Andy is indeed a smart man.


----------



## hatcityhosehauler (Feb 13, 2004)

> Since this is west central Florida I'm doubting it was winterized but I could be wrong. I'll check. I look for the bypass valve.


If you bought your trailer factory new from the dealer, it was probably winterized. I know mine was, and it was only on the lot for a week, and was built in March.

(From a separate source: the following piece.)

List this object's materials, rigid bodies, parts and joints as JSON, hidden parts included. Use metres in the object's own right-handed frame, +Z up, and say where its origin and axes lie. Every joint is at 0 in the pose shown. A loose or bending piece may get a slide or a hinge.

As for recycling the switch, sorry, that is an old Navy term for turning it off, and then on again. The gas ignition system will make several attempts to light, and if unsucessful, it will stop, and then the light on the switch panel will come on. (this of course is on my '04 26RS, the light doesn't light up at all on my '04 when on electric, it only alerts you to a fault on the gas ignition). Usually, just turning the switch off, and then on again will allow any air in the line to purge, and the WH burner will ignite. There is no pilot light, so when the flame is out, the gas is off.

Even with the bypass in the winter position, you will get water from the hot water side of the sink. It just goes around the WH instead of through it. This way, you don't have to fill you water heater with antifreeze.

Good luck and keep us posted.

Tim


----------



## FLYakman (Jan 26, 2006)

CamperAndy said:


> No one has mentioned the outside portion of the HWH.
> 
> Open the outside cover and do a quick check of the wires. I would recommend that you remove/pull the 2 connectors to the control board, make sure the connections are clean and reinstall. Do this with both the Gas and Electric control switches in the off position.
> 
> ...


----------



## FLYakman (Jan 26, 2006)

The picture was perfect. That is EXACTLY what I've got. Went over to the TT at lunch today ( stored nearby) and opened that valve and water came out. I'm was told today by the dealer that all I have to do is turn on the switch inside the TT. There are 2 switches-one for LP and 1 for electric. Can i turn them both on together.

I also opened the rear slide so i could look under the sofa for a shut off valve. All I saw under there was a completely enclosed box. Did not see any shut off. Looks like that's where the city water and tank fill come in.

I may be ok. Listen guys you all have been great. DW and I are going camping again this week ( I'm NOT rubbing it in for you northern folks!!) from Thursday afternoon until Sunday at Rock Crusher Canyon RV park in Crystal River,FL. They have internet service and I'll have my laptop with me. If I run into what I think is a problem I'll be back on line. Maybe I can even call one of you on my cell this weekend and someone can walk me through it. I promise I'll throw your number away and NEVER call again!!!!

Rayman ( Bill)


----------



## PDX_Doug (Nov 16, 2004)

Count me as one of those that has been 'tripped' up - more than once shy - by the water heater breaker being off.

Ours usually takes a couple of tries to get going on gas. Then, once it is up to temp, I usually kill the gas and switch over to electric. As I mentioned, more than once I have gotten up the next morning to cold water! Funny the difference that breaker switch makes!









When showering, I will kick in both the gas and electric elements.

Happy Trails,
Doug

P.S.: It's a good idea to switch off the breaker switch when not using the trailer. Especially if you have little hands around! This will protect against burning out the heater when there is no water in it.


----------



## FLYakman (Jan 26, 2006)

Just got back from our 2nd camping trip. Water heater works fine when you give it time to heat the water. DUH!!!! I feel pretty stupid!!!

Thanks everyone for your help and advice.

Rayman


----------